The case against relies more on the idea that Australian housing should comply with some global benchmarks such as the ratio of prices to household incomes (as shown above); or rental yields, adjusted for inflation.  Regardless of which of these fundamental ratios are used, Australia comes across as one of the most expensive housing markets in the world:

  • Rental yield vs long-term averages
    Only Britain and Canada are further from long term averages than Australia.  China is far below Australia on this measure.
  • Inflation adjusted price increases
    “Real” prices in Australia are up 2.8 times since 1975, compared to Canada, NZ, France and the UK at 2.2-2.3 times; the US at 1.3 times and then Japan and Germany at 1.0 times (that is no change in 40 years).

If Australian housing did fall, what could we expect?

As Australia hasn’t had a major housing price correction for decades, we need to look to other advanced economies for some examples. 

The IMF did a study of housing market corrections in advanced economies (US, UK, Canada, Europe, Australia and NZ) over the past 50 years*.  The average correction when markets did correct was around 25-30%, after considering inflation (around 15-25% in normal terms).  This would take prices back to 2009, suggesting it’s not an unrealistic fall, just unprecedented for Australia.

APRA, the Australian banking regulator, used a 40% drop in home values in  its a recent stress test of Australian banks.  That’s quite extreme, in line with Dublin’s crash in 2008 in fact.

*This measure is the average fall in markets where housing prices corrected.  For example, in 2007, markets in the US, UK, Netherlands, Spain, Italy and France fell by an average of 31.2%.  It is in “real” terms, that is, it excludes inflation.  A 31.2% real price fall means a fall in value of around 21.2% when inflation is added back, i.e. a house worth $1,000,000 in 2007 would be worth $788,000 in 2012 according to this data, but because of inflation between 2007 and 2012, the purchasing power of this house value would be $100,000 lower again.
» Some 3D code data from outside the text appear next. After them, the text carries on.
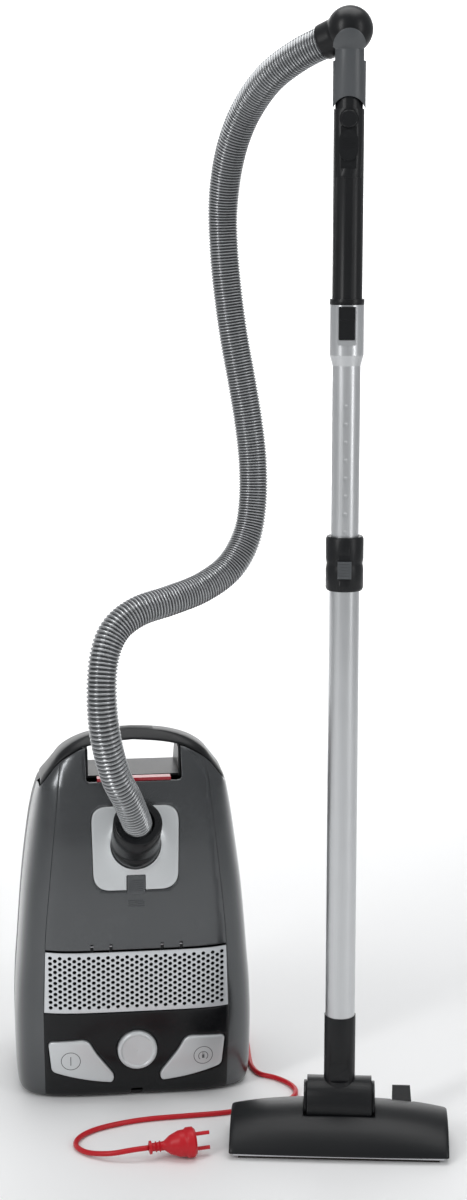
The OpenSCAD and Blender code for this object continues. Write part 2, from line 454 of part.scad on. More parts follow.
module plug() color([0.82,0.10,0.13]) translate([0,-277,15.6]) rotate([0,0,4]) rotate([0,87,0]) {
  rotate_extrude() polygon([[0,0],[4,0],[8,1.2],[8,3.6],[5,4.8],[5,7.8],[6.8,9],[5.2,10.2],[5.2,12.6],[7,13.8],[5.4,15],[5.6,19],[11,26],[15.5,37],[16,44],[18,46.5],[18,54],[15,57],[0,57]]);
  color([0.7,0.7,0.7]) for (s=[-1,1]) translate([s*9.5,0,56]) cylinder(r=2.3, h=18);
}

base_shell();
left_side_cover();
right_side_cover();
control_panel();
exhaust_grille();
front_bumper();
handle_liner();
bulkhead();
lid_pins();
park_feet();
casing_screws();
wheel_wells();
wheel_axles();
motor_can();
motor_core();
motor_mounts();
impeller();
motor_filter();
exhaust_filter();
cord_reel();
wound_cord();
reel_spindle();
circuit_board();
dust_bag();
bag_frame();
lid();
inlet_plate();
lid_latch();
hose_release();
hose_cuff();
power_pedal();
rewind_pedal();
suction_knob();
left_wheel();
right_wheel();
castor_fork();
castor_wheel();
hose();
elbow_ball();
handle_cover();
handle_grip();
regulator_slide();
regulator_cap();
wand_latch();
inner_tube();
telescope_sleeve();
sleeve_release();
outer_tube();
nozzle_neck();
nozzle_housing();
nozzle_cradle();
nozzle_sole();
brush_strips();
nozzle_pedal();
pivot_pins();
rear_rollers();
front_rollers();
strain_relief();
cord();
plug();
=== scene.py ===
import bpy, bmesh, json, math
import numpy as np
from mathutils import Vector, Matrix
from mathutils.geometry import delaunay_2d_cdt

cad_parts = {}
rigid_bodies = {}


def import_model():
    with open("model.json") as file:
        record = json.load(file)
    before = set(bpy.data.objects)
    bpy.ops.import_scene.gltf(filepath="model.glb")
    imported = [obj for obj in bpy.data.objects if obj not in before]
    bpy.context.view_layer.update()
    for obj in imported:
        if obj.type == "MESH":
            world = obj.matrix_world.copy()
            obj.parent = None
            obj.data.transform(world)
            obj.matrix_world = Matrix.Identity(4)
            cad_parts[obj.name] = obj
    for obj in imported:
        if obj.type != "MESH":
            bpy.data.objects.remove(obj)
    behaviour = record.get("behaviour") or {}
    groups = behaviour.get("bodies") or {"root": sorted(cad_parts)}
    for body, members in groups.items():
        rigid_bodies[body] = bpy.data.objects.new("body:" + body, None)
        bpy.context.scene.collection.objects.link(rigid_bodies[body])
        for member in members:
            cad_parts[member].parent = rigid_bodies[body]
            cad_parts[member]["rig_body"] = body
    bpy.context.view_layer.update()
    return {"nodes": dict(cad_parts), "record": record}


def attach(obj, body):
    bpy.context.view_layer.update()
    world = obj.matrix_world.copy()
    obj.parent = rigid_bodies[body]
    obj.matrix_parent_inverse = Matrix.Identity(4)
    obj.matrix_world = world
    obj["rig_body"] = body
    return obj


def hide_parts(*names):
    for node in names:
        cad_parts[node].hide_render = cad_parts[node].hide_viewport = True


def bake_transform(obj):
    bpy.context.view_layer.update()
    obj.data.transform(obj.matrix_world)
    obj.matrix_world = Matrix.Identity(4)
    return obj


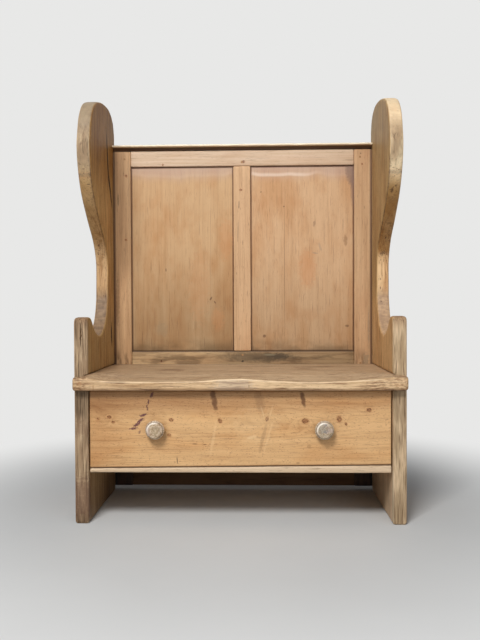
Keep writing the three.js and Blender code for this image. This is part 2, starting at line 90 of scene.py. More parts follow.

So what’s the answer?  Of course no-one really knows.  So all you can do is make sure that you are prepared, that is not over exposed to the risk of there being a bubble, while not over reacting, putting all your cash in the bank and thereby reducing your income too far1.

Early in 2015, we will be publishing a review of the implications of the outlook for property and of the implications for all asset classes should this extreme scenario occur.  The purpose of this is not to suggest this is our expected case – far from it in fact – but to help investors to plan their investment strategy to ensure they will be prepared if there is such an event in Australia, like that seen in the US or Europe.

There is a middle ground between owning property and taking all of the downside risk, and shifting to bank deposits where you have no downside but very low income.  The middle ground in the case of property is “mortgage backed securities” such as Residential Mortgage Backed Securities (“RMBS”).

Just as many SMSF investors are shifting some of their equity positions into bonds in the same companies to lower capital risk and increase income, they are also investing in property backed debt securities such as RMBS to reduce their exposure to the risk of a downturn in Australian property.

FIIG has access to several lines of RMBS issues offering yields from 3-4% p.a. for the very conservative issues to as much as 9-10% p.a. for much riskier issues.  Investments are available from $50,000, but only available to wholesale investors.   

1In forming your own views, the above is a very brief summary of the key arguments.  You might also want to turn to those without vested interests.  The IMF (International Monetary Fund) has launched its “Global Housing Watch” which provides some useful insights (  They provide the balanced view that data above historic averages does not portend a crash, but then warn against complacency as housing price falls are responsible for two-thirds of banking crises.